What working in immigration law has done is give me a concrete picture of what it looks like when someone walks into a legal process unprepared. Not because the process is designed to exclude them. But because the process is complex, the stakes are high, and nobody ever sat down with them and explained what they were walking into or what their options actually were. The law gave them a path. Nobody gave them a map.
That is a solvable problem. It requires competent people who know the law well enough to teach it, translate it, and apply it on behalf of others. It requires attorneys and paralegals and policy professionals who treat legal knowledge as a responsibility to be shared, not a credential to be hoarded. And it requires communities that take legal literacy seriously enough to invest in it before a problem forces their hand.

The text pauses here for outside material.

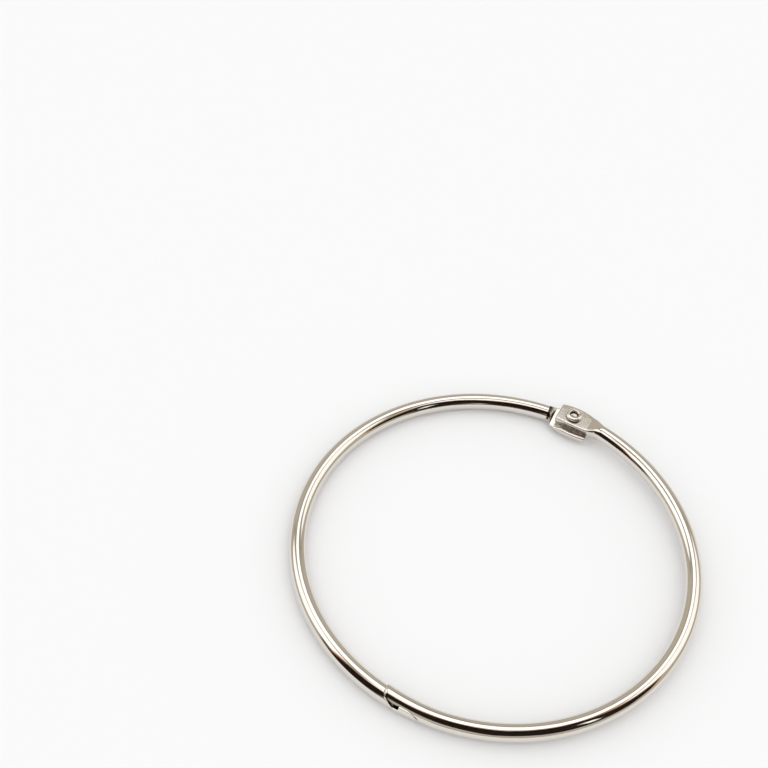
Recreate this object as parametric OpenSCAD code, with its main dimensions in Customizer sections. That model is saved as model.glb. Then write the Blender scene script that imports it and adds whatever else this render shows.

None of that requires dismantling anything. It requires building something. That distinction matters to me, and it shapes everything about the direction I am headed professionally.
I am pursuing a graduate degree in Public Policy and Law starting in August. And the thing I keep coming back to, the thing that makes the decision feel right, is that I am not going because I think the systems need tearing down. I am going because I think they need people inside them who know them well enough to make them work the way they were always supposed to.
Law, properly understood, is a tool. Its value depends entirely on who is using it, how well they understand it, and whether they are applying it in service of something worth serving. The answer to a knowledge gap is never less knowledge. It is more, better, and more widely distributed.
That is the work. That is what I am preparing for. And every case file I work through between now and August makes that clearer.